[Instructions to follow]: Could you write out the opening lines of the data, word for word, stopping after the line that contains "import * as"?

[Records for this exercise]:
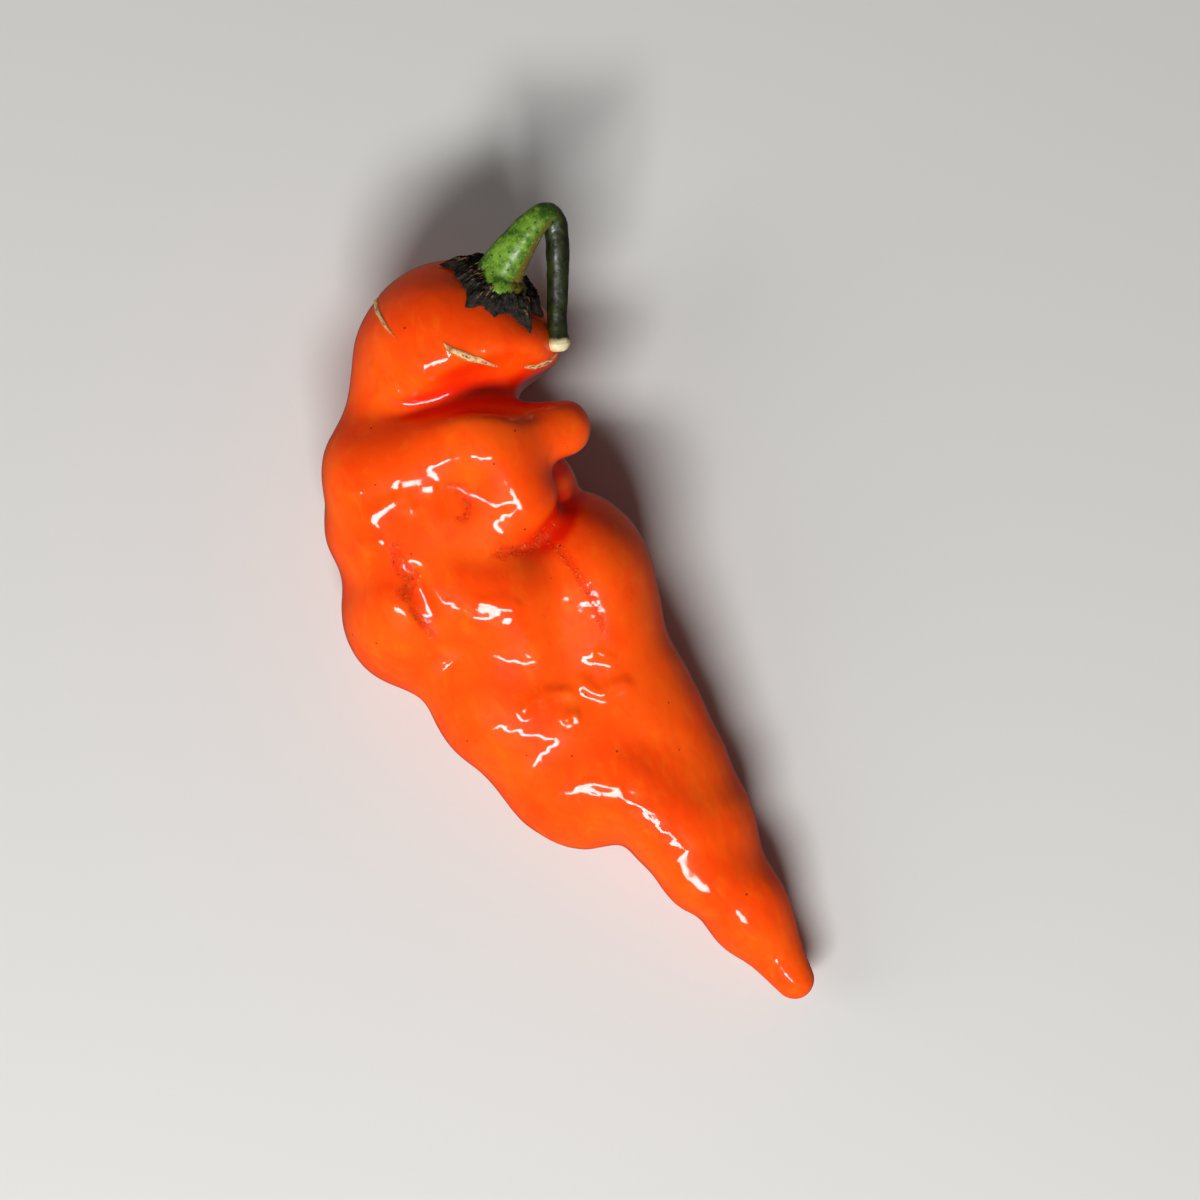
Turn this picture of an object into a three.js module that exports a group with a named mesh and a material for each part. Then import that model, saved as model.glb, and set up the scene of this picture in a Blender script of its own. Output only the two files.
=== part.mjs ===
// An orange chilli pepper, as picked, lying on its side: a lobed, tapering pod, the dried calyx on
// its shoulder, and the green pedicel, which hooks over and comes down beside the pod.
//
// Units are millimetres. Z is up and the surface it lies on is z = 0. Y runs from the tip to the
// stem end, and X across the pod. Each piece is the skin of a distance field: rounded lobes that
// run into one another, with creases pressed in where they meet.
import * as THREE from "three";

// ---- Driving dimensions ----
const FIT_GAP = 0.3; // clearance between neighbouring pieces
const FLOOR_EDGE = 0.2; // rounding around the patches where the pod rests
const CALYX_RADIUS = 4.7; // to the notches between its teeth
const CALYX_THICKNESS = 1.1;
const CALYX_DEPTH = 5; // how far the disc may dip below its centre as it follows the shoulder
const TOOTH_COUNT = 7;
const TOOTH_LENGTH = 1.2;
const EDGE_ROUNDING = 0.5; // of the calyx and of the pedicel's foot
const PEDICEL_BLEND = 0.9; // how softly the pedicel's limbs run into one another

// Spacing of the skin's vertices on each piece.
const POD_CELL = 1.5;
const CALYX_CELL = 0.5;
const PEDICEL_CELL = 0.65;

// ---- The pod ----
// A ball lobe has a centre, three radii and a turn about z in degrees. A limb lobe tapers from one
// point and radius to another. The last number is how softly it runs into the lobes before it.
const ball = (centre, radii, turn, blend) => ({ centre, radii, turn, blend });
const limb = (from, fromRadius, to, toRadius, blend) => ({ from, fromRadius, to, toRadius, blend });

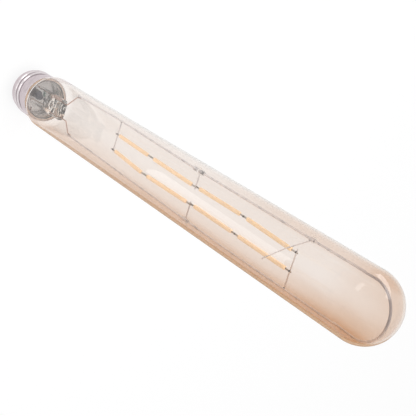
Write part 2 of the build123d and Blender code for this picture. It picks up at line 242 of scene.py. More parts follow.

[Response to the task]:
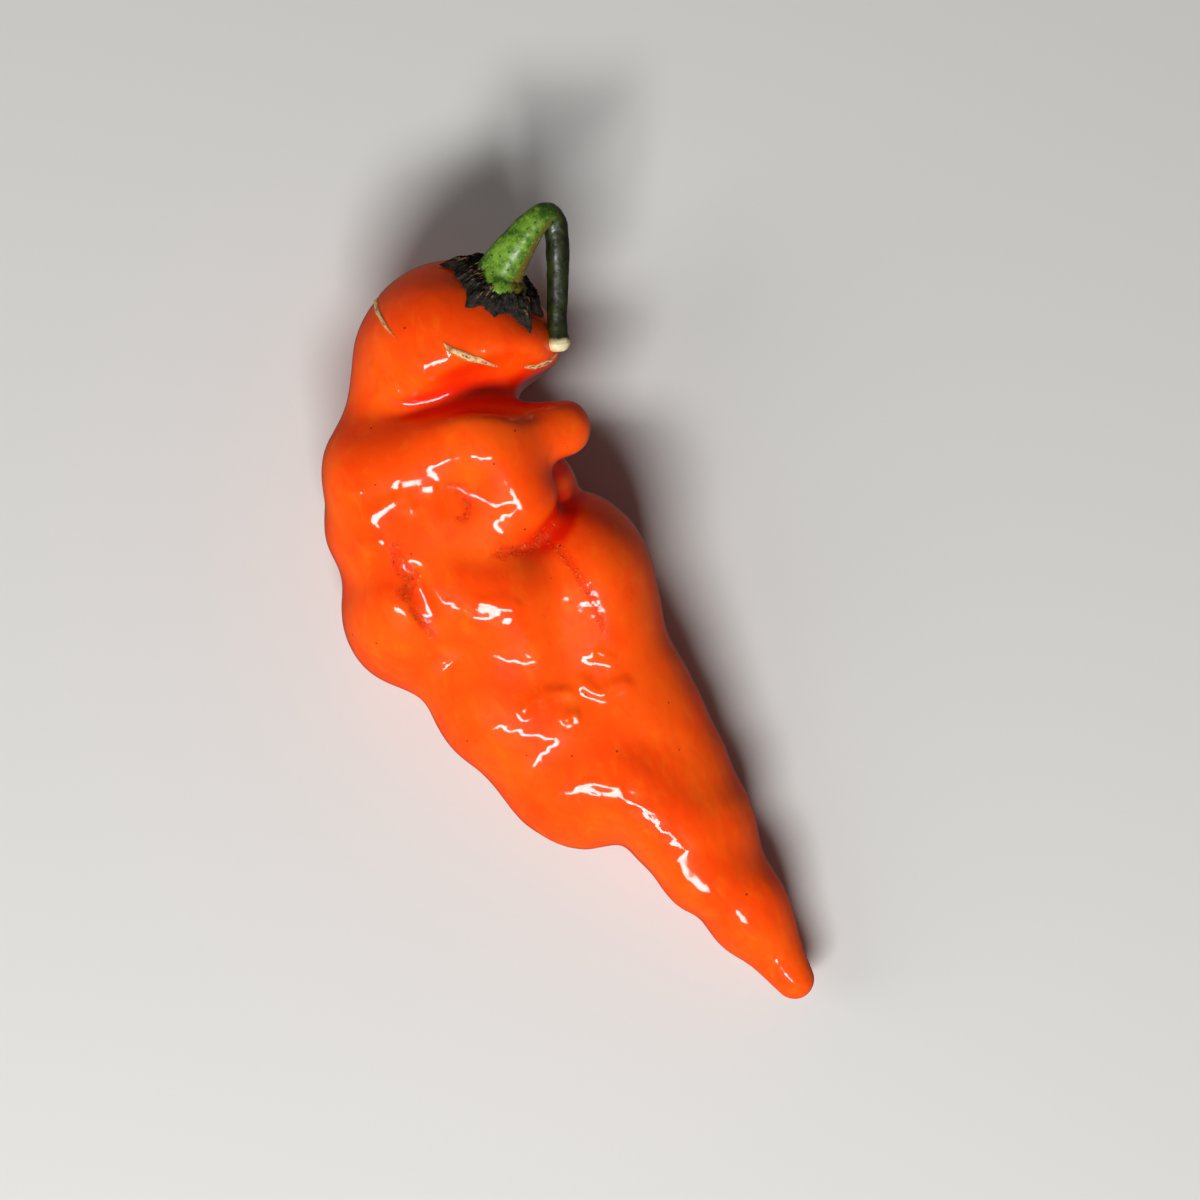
Turn this picture of an object into a three.js module that exports a group with a named mesh and a material for each part. Then import that model, saved as model.glb, and set up the scene of this picture in a Blender script of its own. Output only the two files.
=== part.mjs ===
// An orange chilli pepper, as picked, lying on its side: a lobed, tapering pod, the dried calyx on
// its shoulder, and the green pedicel, which hooks over and comes down beside the pod.
//
// Units are millimetres. Z is up and the surface it lies on is z = 0. Y runs from the tip to the
// stem end, and X across the pod. Each piece is the skin of a distance field: rounded lobes that
// run into one another, with creases pressed in where they meet.
import * as THREE from "three";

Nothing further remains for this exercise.